LITTLE ROCK, Ark. – It was a march with a purpose as a couple dozen people pounded the pavement in Little Rock on a hot Saturday morning.

“We showed the city that it’s time to turn over a new leaf and we need peace in the city,” Charles Newsom said.

The march was unique because former gang members, like Newsom, helped organize it.

“What we’re doing is we’re getting gang members from different sections where we can start a dialogue and where we can begin to have peace in the city,” Newsom explained.

He would like to see peace because right now homicides in Little Rock are up 21 percent compared to this time last year. Newsom knows first-hand the destruction violent crimes can cause.

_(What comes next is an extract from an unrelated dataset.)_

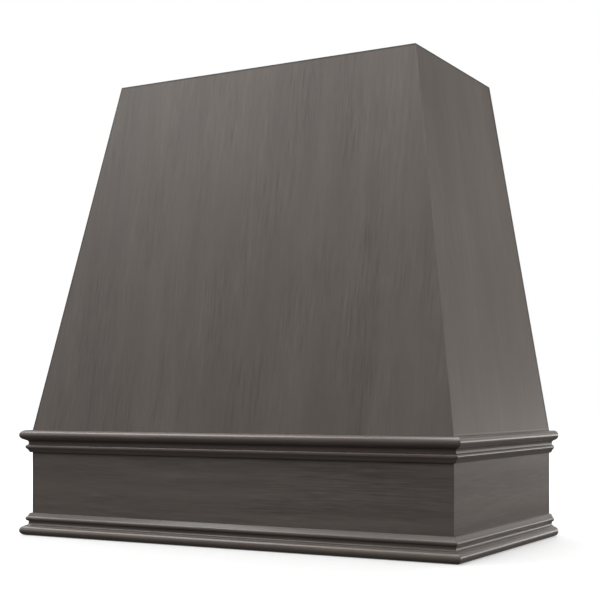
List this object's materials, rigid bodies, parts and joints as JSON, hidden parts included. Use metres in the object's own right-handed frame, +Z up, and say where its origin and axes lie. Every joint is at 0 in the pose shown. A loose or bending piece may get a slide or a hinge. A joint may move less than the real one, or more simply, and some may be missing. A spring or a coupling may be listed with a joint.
{
  "type": "wooden range hood cover",
  "caption": "Wall-hung tapered wooden range hood cover with a mitred apron, matching nose-and-bead mouldings, an open top and a shelf cut out for a ventilation insert.",
  "frame": {"origin": "middle of the bottom of the whole cover's box: halfway across the width, halfway between the wall plane and the front mouldings' nose tips, on the plane of the apron's bottom edge", "axes": "+Z up, +Y towards the wall that the cover hangs on, -Y towards the room, +X to the right as seen from the room"},
  "size_m": [0.9524, 0.5144, 0.9144],
  "materials": {
    "stained_body_panel": "satin dark grey-brown stain, upright grain",
    "stained_apron_board": "satin dark grey-brown stain, level grain",
    "stained_moulding": "satin dark grey-brown stain, level grain",
    "raw_framing_wood": "bare planed poplar",
    "raw_plywood": "bare sanded plywood",
    "zinc_screw": "zinc plated"
  },
  "bodies": {
    "root": {"apron_corner_block_left": "raw_framing_wood", "apron_corner_block_right": "raw_framing_wood", "apron_front": "stained_apron_board", "apron_left": "stained_apron_board", "apron_post_left": "raw_framing_wood", "apron_post_right": "raw_framing_wood", "apron_right": "stained_apron_board", "body_corner_block_left": "raw_framing_wood", "body_corner_block_right": "raw_framing_wood", "body_stile_left": "raw_framing_wood", "body_stile_right": "raw_framing_wood", "front_panel": "stained_body_panel", "insert_shelf": "raw_plywood", "ledger_front": "raw_framing_wood", "ledger_left": "raw_framing_wood", "ledger_right": "raw_framing_wood", "left_side_panel": "stained_body_panel", "lower_moulding_front": "stained_moulding", "lower_moulding_left": "stained_moulding", "lower_moulding_right": "stained_moulding", "lower_wall_rail": "raw_framing_wood", "rail_screws": "zinc_screw", "right_side_panel": "stained_body_panel", "seam_cleat_front": "raw_framing_wood", "seam_cleat_left": "raw_framing_wood", "seam_cleat_right": "raw_framing_wood", "shelf_screws": "zinc_screw", "top_rail_front": "raw_framing_wood", "top_rail_left": "raw_framing_wood", "top_rail_right": "raw_framing_wood", "upper_moulding_front": "stained_moulding", "upper_moulding_left": "stained_moulding", "upper_moulding_right": "stained_moulding", "upper_wall_rail": "raw_framing_wood"}
  },
  "joints": []
}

“The lifestyle that I was living before was very reckless. I was into the gang lifestyle. I left a lot of mess in the street,” Newsom explained.

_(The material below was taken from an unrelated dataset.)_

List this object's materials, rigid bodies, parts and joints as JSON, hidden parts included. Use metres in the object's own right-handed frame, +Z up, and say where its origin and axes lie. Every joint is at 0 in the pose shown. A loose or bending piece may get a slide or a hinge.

After serving 13 years in federal prison, he has a new outlook on life thanks to a non-profit called Restore Hope Arkansas.

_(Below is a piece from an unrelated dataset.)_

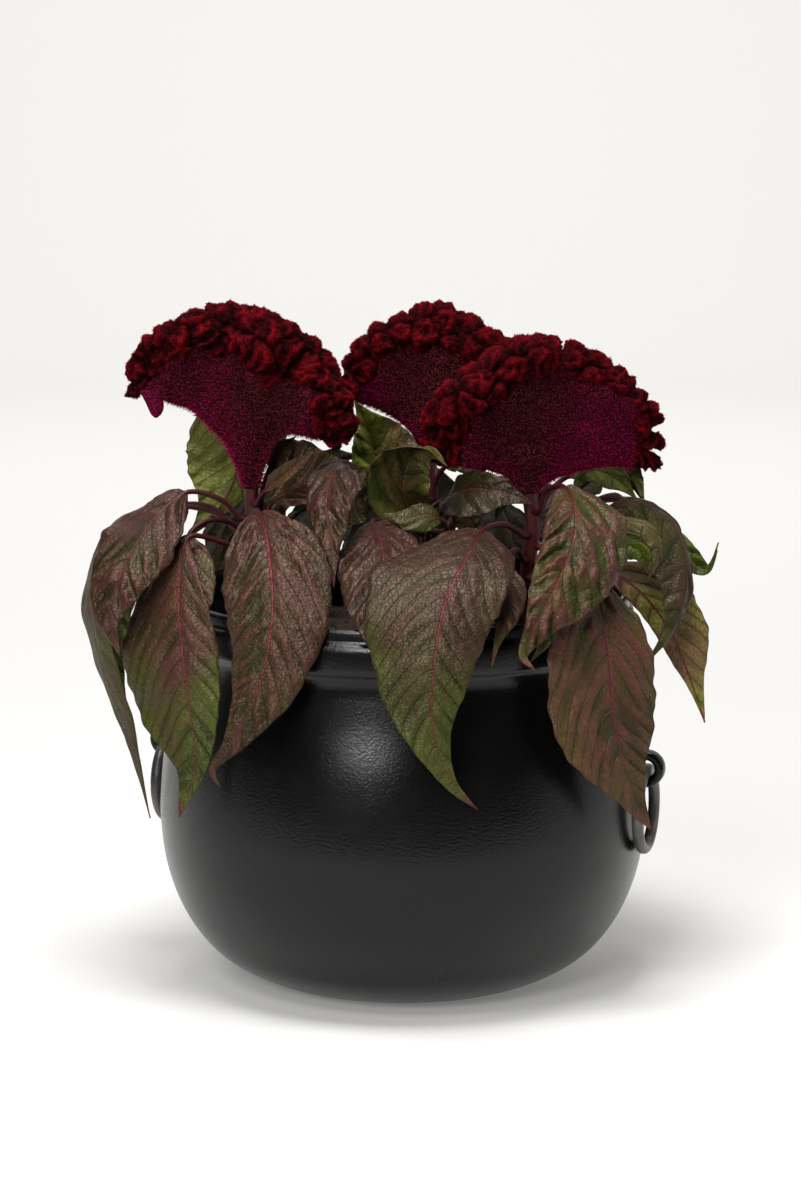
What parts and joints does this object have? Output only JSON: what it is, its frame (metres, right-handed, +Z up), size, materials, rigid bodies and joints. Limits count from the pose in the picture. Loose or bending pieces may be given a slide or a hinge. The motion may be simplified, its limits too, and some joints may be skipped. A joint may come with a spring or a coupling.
{
  "type": "potted cockscomb celosia",
  "caption": "Potted crested celosia: velvety fan-shaped flower heads over drooping quilted leaves, in a round cauldron planter with hanging ring handles.",
  "frame": {"origin": "centre of the pot's flat underside", "axes": "+Z up along the pot's axis, -Y towards the front, +X to the right seen from the front"},
  "size_m": [0.3325, 0.2838, 0.3579],
  "materials": {
    "pot": "satin black injection-moulded plastic with a fine grain",
    "ring": "satin black moulded plastic",
    "soil": "dark moist peat compost",
    "stem": "crimson ribbed succulent stem with a waxy sheen",
    "head": "velvety deep crimson crest over magenta bristly florets",
    "leaf": "satin bronze-purple leaf with green patches and pink midrib"
  },
  "bodies": {
    "planter": {"pot": "pot", "soil": "soil", "stem_left": "stem", "head_left": "head", "stem_middle": "stem", "head_middle": "head", "stem_right": "stem", "head_right": "head", "leaf_left_far": "leaf", "leaf_left_upper": "leaf", "leaf_left_front": "leaf", "leaf_left_between": "leaf", "leaf_left_centre": "leaf", "leaf_left_back": "leaf", "leaf_left_inner": "leaf", "leaf_left_young": "leaf", "leaf_mid_tip_up": "leaf", "leaf_mid_arch": "leaf", "leaf_mid_front": "leaf", "leaf_rolled": "leaf", "leaf_mid_lip": "leaf", "leaf_right_shade": "leaf", "leaf_front": "leaf", "leaf_front_behind": "leaf", "leaf_right_centre": "leaf", "leaf_right_low": "leaf", "leaf_right_small": "leaf", "leaf_right_arch": "leaf", "leaf_right_curl": "leaf", "leaf_right_green": "leaf", "leaf_right_pale": "leaf", "leaf_right_tip": "leaf", "leaf_right_back": "leaf", "leaf_back_left": "leaf", "leaf_back_mid_left": "leaf", "leaf_back_high_left": "leaf", "leaf_inner_left": "leaf", "leaf_side_left_back": "leaf", "leaf_back_centre": "leaf", "leaf_back_mid_right": "leaf", "leaf_inner_right": "leaf", "leaf_side_right_back": "leaf", "leaf_back_right": "leaf"},
    "ring_left": {"ring_left": "ring"},
    "ring_right": {"ring_right": "ring"}
  },
  "joints": [
    {"name": "ring_left_swing", "type": "hinge", "parent": "planter", "child": "ring_left", "pos_m": [-0.12516, 0.03589, 0.1162], "axis": [0.2756, 0.9613, 0], "range_deg": [0, 90]},
    {"name": "ring_right_swing", "type": "hinge", "parent": "planter", "child": "ring_right", "pos_m": [0.12516, -0.03589, 0.1162], "axis": [-0.2756, -0.9613, 0], "range_deg": [0, 90]}
  ]
}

“I met with Restore Hope and Restore Hope gave me hope,” Newsom said.

The organization has an initiative called 100 Families. The goal is to help 100 families move from crisis to career.

“Restore Hope is all about community justice innovation and we do that through helping the community organize the services that already exist,” Restore Hope Director Paul Chapman said.

It connects those families with the resources needed to restore their lives. Rainwater, Holt and Sexton also sees the benefit, which is why Restore Hope Arkansas is this month’s difference maker. The organization received a $1,000 donation from the law firm.